An example here is the wildly used case of the NASA ballpoint pen versus the Russian pencils. This case tries to argue we tend to pollute our focus on the problem with quick and biased ideations from the solution space. One exercise that can help us overcome this bias is the five whys technique. In general, product teams should be able to map the smallest of feature development efforts — from the solution space — to a specific need — in the problem space.
One other reason that we need to focus on the problem space is that customer needs do not change anywhere as near as the speed with which solutions do. For example, people’s fundamental need to listen to music on the go has not changed over the last century, however, solutions have changed from the FM transmitter to the Walkman, to mp3 players, and, currently, to our smartphones.

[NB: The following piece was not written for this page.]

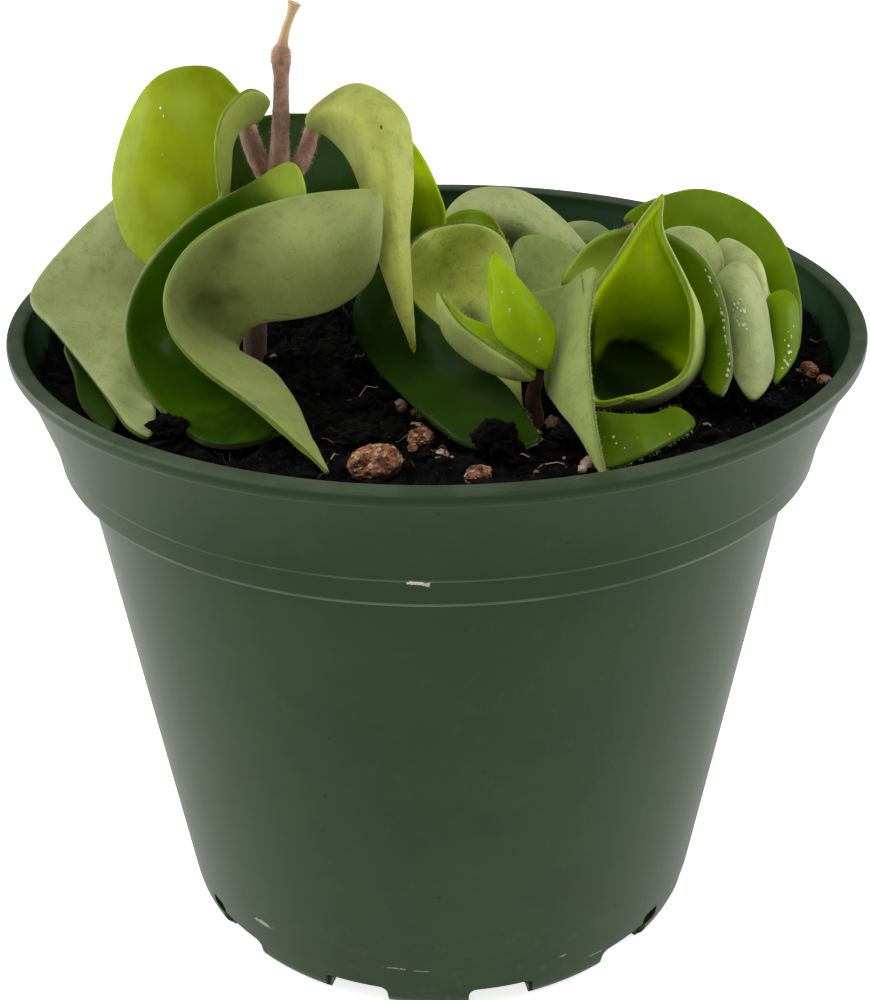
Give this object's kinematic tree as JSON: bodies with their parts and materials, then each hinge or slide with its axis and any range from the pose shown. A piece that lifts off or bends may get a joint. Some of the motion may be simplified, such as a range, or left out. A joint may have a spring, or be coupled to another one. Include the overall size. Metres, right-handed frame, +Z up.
{
  "type": "potted hindu rope plant",
  "caption": "Wax plant with thick folded and curled leaves on short stems, rooted in peat in a round tapered nursery pot with a rolled rim, a stepped band and notched feet.",
  "frame": {"origin": "on the pot's axis at the underside of its feet", "axes": "+Z up along the pot's axis, -Y toward the front of the plant, +X to the right seen from the front"},
  "size_m": [0.108, 0.108, 0.1251],
  "materials": {
    "pot_plastic": "satin, moulded",
    "soil_peat": "rough, damp peat",
    "stem_bark": "rough, finely hairy",
    "sprout_stalk": "smooth",
    "stone_pumice": "rough, porous",
    "leaf_blade": "waxy, glossy above and matt below"
  },
  "bodies": {
    "root": {"leaf_back_green": "leaf_blade", "leaf_back_mid": "leaf_blade", "leaf_back_pale": "leaf_blade", "leaf_back_small": "leaf_blade", "leaf_centre_trough": "leaf_blade", "leaf_crown_back": "leaf_blade", "leaf_crown_left": "leaf_blade", "leaf_crown_right": "leaf_blade", "leaf_crown_shoulder": "leaf_blade", "leaf_front_inner": "leaf_blade", "leaf_front_outer": "leaf_blade", "leaf_left_lower": "leaf_blade", "leaf_left_upper": "leaf_blade", "leaf_pitcher": "leaf_blade", "leaf_pitcher_back": "leaf_blade", "leaf_pitcher_flap": "leaf_blade", "leaf_pitcher_side": "leaf_blade", "leaf_right_collar": "leaf_blade", "leaf_right_outer": "leaf_blade", "leaf_right_pale_inner": "leaf_blade", "leaf_right_pale_outer": "leaf_blade", "leaf_right_small": "leaf_blade", "leaf_right_tongue": "leaf_blade", "leaf_sprout_left": "leaf_blade", "leaf_sprout_right": "leaf_blade", "pot": "pot_plastic", "soil": "soil_peat", "stone_front": "stone_pumice", "stone_front_right": "stone_pumice", "stone_middle": "stone_pumice", "stone_right": "stone_pumice", "vine_back": "stem_bark", "vine_left": "stem_bark", "vine_middle": "sprout_stalk", "vine_right": "stem_bark"}
  },
  "joints": []
}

Product teams should spend a sizable amount of their time brainstorming on the possible pains they are aiming to solve cluster them into major categories and build customer stories and narratives. Teams should come up with as many possible ideas as they can, peeling away into the different layers and aspects of the targeted customer pains.
Prioritizing problems to tackle

After coming up with the fully expanded problem space, we will need to prioritize and converge on what problems to focus on. To succeed, we need to invest resources into tackling problems of high importance to our target customers and a lack of availability of satisfactory solutions.
The problem with the competitive space is that your solution will need to be 10X better than what is currently offered, which is quite a difficult task to achieve. For example, with the current technological feasibility, it will be difficult to unbundle Facebook’s various features such as building specialized groups (e.g. for families or neighborhoods). A case example of such failure was Google+, which entered a competitive market and did not create enough value to scale.